For debugging, it’s handy to be able to get a string representation for an AST node’s type too:

const char* typeString(AstType type) {
  switch (type) {
    case kBoolLiteral:  return "BoolLiteral";
    case kIntLiteral:   return "IntLiteral";
    case kNumLiteral:   return "NumLiteral";
    case kUnaryOpExpr:  return "UnaryOpLiteral";
    case kBinaryOpExpr: return "BinaryOpLiteral";
    // yup...
  }
}

C++’s usual abstraction facilities won’t help us here: in all of these cases the repetition is in the middle of some type definition or statement. C++ is really only designed to let you abstract over entire statements (by making functions) or types (by making templates or base classes).

Let’s Get Dirty

But there is, of course, one grease-covered rusty tool in the C and C++ toolbox that doesn’t give a damn about actual syntactic elements: the preprocessor. It doesn’t even know what a statement is! It just sees chunks of text.

More often than not, that fact makes it too blunt of an instrument to be wielded indiscriminately without risking bloodshed but here it’s just what we need. In all of our problem examples, we want to be able to say “for each AST node type, insert this chunk of code but with the node’s class name inserted in it in a few places.”
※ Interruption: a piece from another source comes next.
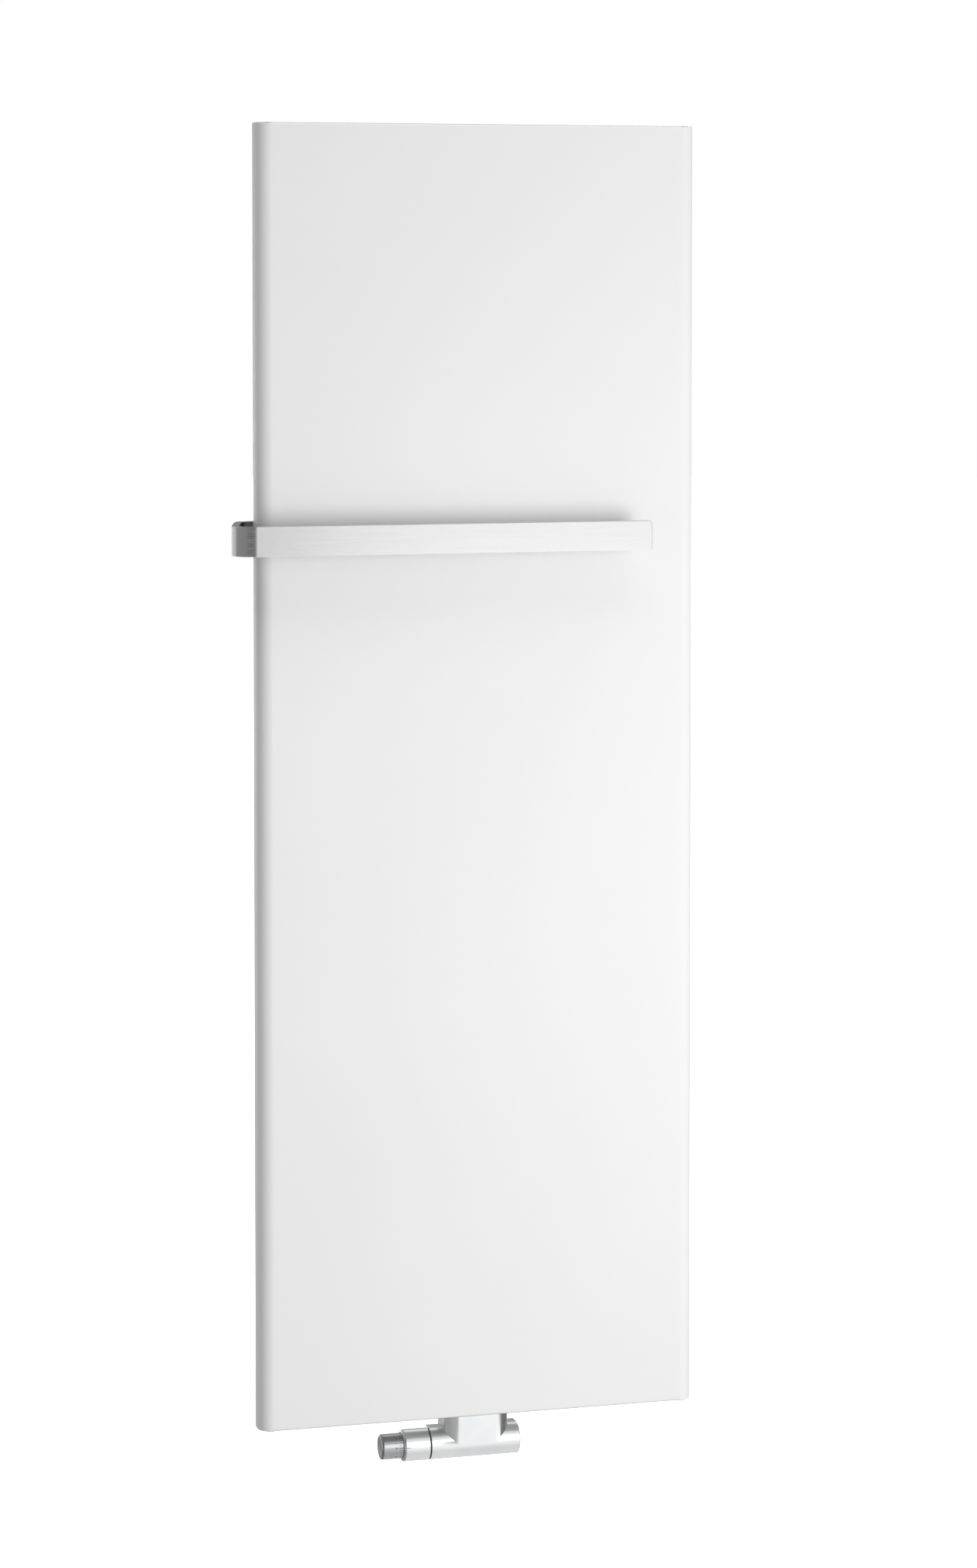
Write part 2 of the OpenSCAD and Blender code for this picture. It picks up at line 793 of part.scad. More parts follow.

Let’s try doing something like this:

#define DEFINE_VISIT(type)  \
    virtual void visit##type(type* expr) = 0

With this, we can simplify our visitor class to:

class AstVisitor {
public:
  ~virtual AstVisitor() {}

  DEFINE_VISIT(BoolLiteral);
  DEFINE_VISIT(NumLiteral);
  DEFINE_VISIT(StringLiteral);
  DEFINE_VISIT(UnaryOpExpr);
  DEFINE_VISIT(BinaryOpExpr);
  DEFINE_VISIT(AssignmentExpr);
  DEFINE_VISIT(ConditionalExpr);
  DEFINE_VISIT(IfThenStmt);
  // 30 more of these, you get the idea...
};

That’s a little better, I guess. But not really. This trick doesn’t help at all with the enum, and only helps a little in typeString(). The problem is that it’s the “for each AST type” part of our problem where the repetition really is. It’s the loop itself we want to abstract over more than the loop body.
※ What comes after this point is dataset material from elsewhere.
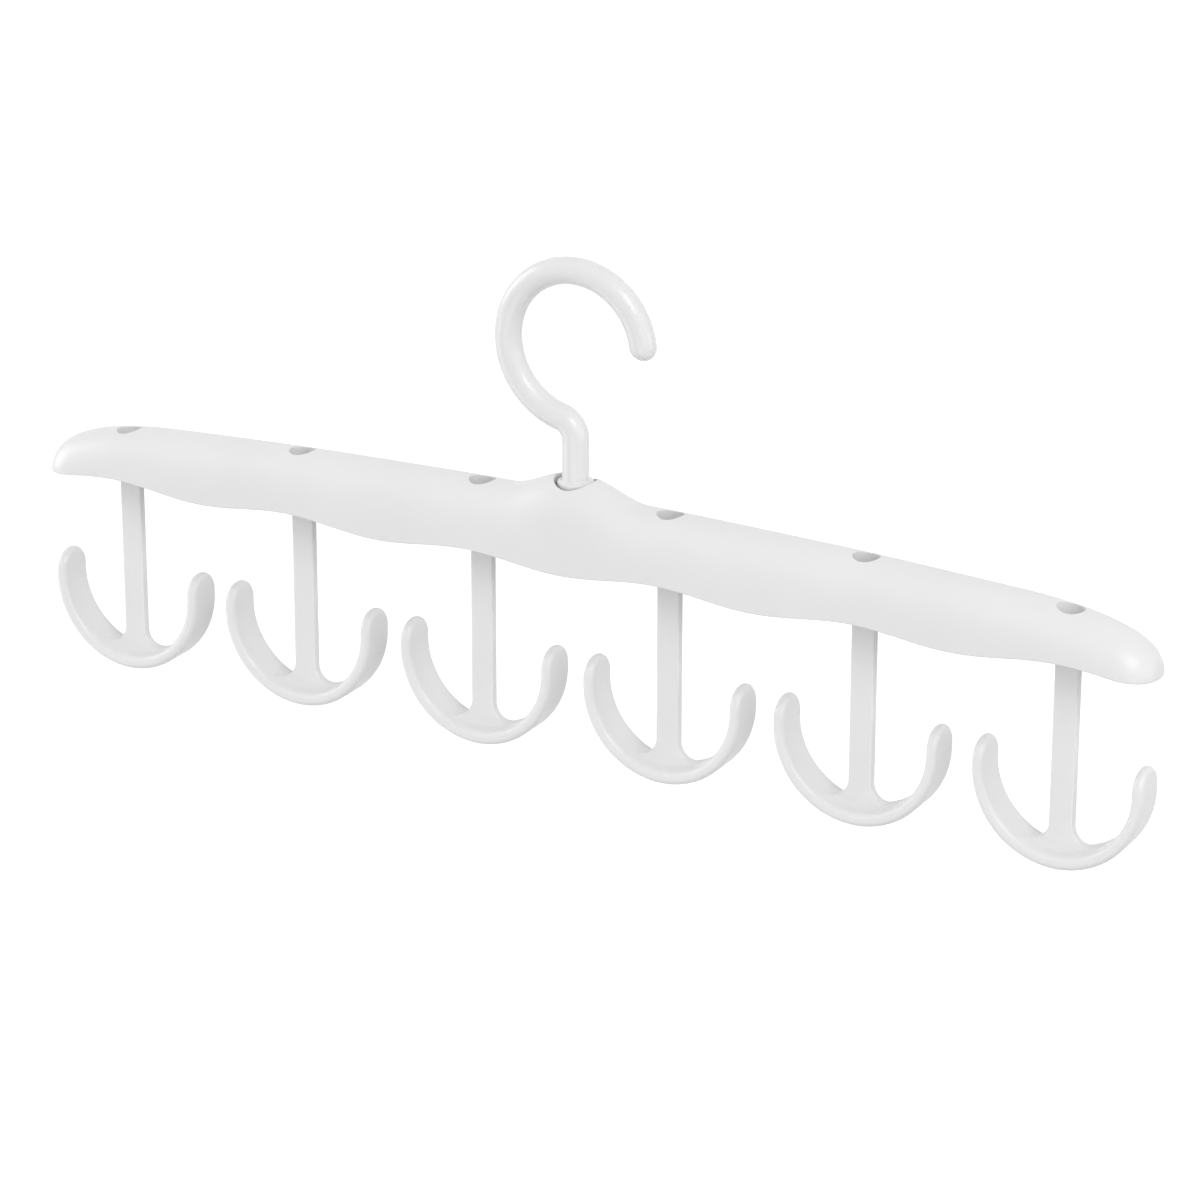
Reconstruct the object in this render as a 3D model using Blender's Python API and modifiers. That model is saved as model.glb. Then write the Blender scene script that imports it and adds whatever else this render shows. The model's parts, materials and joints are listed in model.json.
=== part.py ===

What we want is a macro that will itself walk over all of the types, like:

#define AST_NODE_LIST   \
    BoolLiteral         \
    NumLiteral          \
    StringLiteral       \
    UnaryOpExpr         \
    ...

But of course, that one doesn’t do anything useful. We don’t want it to just expand to the type names themselves. It needs to do something with them. But that something is different for each problem area. We need it to take a parameter that is the chunk of code that we generate for each type. Like:

#define AST_NODE_LIST(code) \
    code(BoolLiteral)       \
    code(NumLiteral)        \
    code(StringLiteral)     \
    code(UnaryOpExpr)       \
    ...

Macros Taking Macros… We Must Go Deeper

Now the fun part. When we use that AST_NODE_LIST macro, what is that code argument going to be? It needs to be a thing that’s available at preprocess time, can take an argument, and can generate a chunk of code. That leaves only one answer: a macro.

Until I saw this in V8, I didn’t even know you could pass macros to macros. But indeed you can. Using the AST_NODE_LIST we just defined, our visitor becomes:

class AstVisitor {
public:
  ~virtual AstVisitor() {}

  #define DEFINE_VISIT(type)  \
  virtual void visit##type(type* expr) = 0
  AST_NODE_LIST(DEFINE_VISIT)
  #undef DEFINE_VISIT // Clean it up since we're done with it.
};

When AST_NODE_LIST is expanded, it will expand to one call to DEFINE_VISIT for each of the AST node types. Then those will in turn be expanded to define the visitor method for that type.

Likewise, our enum becomes:

#define DEFINE_ENUM_TYPE(type) k##type,
enum AstType {
  AST_NODE_LIST(DEFINE_ENUM_TYPE)
};
#undef DEFINE_ENUM_TYPE

That’s the whole thing in its entirety. Finally, the function for converting it to a string:

#define DEFINE_TYPE_STRING(type) case k##type: return #type;
const char* typeString(AstType type) {
  switch (type) {
    AST_NODE_LIST(DEFINE_TYPE_STRING)
  }
}
#undef DEFINE_TYPE_STRING

Note that we’re using stringification and token pasting here to not just literally substitute in the AST node class’s name, but also to use it as a string, or to build a larger name (like kBinaryOpExpr) out of it.

This gets rid of some tedious code, but it has another nice side-effect. If you later need to add a new node class, you just add it to AST_NODE_LIST. Once it’s there, every place that’s using that will automatically pick it up. That way you don’t have to remember to touch AstVisitor, AstType and typeString().

I can’t tell if this is crazy awesome, or just plain crazy, but it’s not something you see every day. What other interesting stuff is hiding in the bowels of your favorite open source project?